Recent Advances in the Comprehension and Regulation of Lattice Oxygen Oxidation Mechanism in Oxygen Evolution Reaction

Abstract

Water electrolysis, a process for producing green hydrogen from renewable energy, plays a crucial role in the transition toward a sustainable energy landscape and the realization of the hydrogen economy. Oxygen evolution reaction (OER) is a critical step in water electrolysis and is often limited by its slow kinetics. Two main mechanisms, namely the adsorbate evolution mechanism (AEM) and lattice oxygen oxidation mechanism (LOM), are commonly considered in the context of OER. However, designing efficient catalysts based on either the AEM or the LOM remains a topic of debate, and there is no consensus on whether activity and stability are directly related to a certain mechanism.

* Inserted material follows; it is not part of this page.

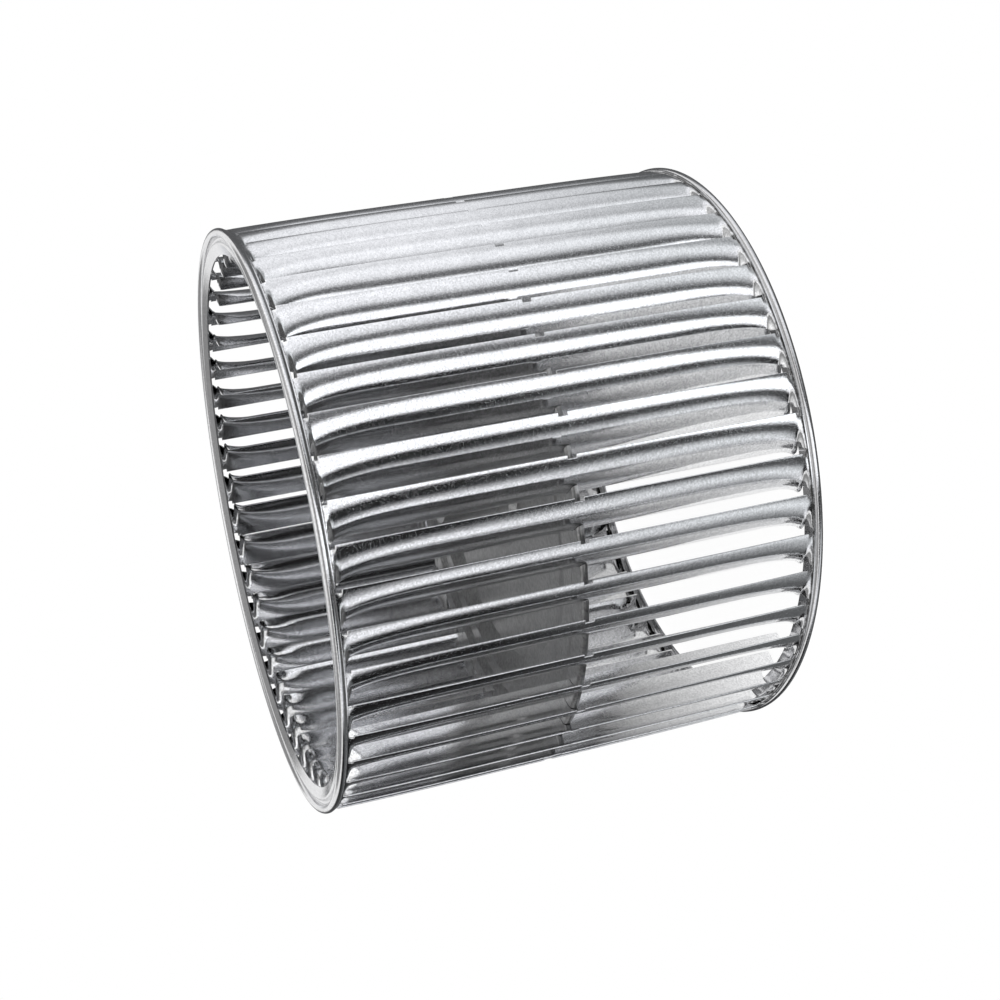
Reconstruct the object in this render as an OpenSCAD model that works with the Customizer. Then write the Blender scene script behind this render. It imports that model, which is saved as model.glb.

Considering the above, we discuss the characteristics, advantages, and disadvantages of AEM and LOM. Additionally, we provide insights on leveraging the LOM to develop highly active and stable OER catalysts in future. For instance, it is essential to accurately differentiate between reversible and irreversible lattice oxygen redox reactions to elucidate the LOM. Furthermore, we discuss strategies for effectively activating lattice oxygen to achieve controllable steady-state exchange between lattice oxygen and an electrolyte (OH− or H2O). Additionally, we discuss the use of in situ characterization techniques and theoretical calculations as promising avenues for further elucidating the LOM.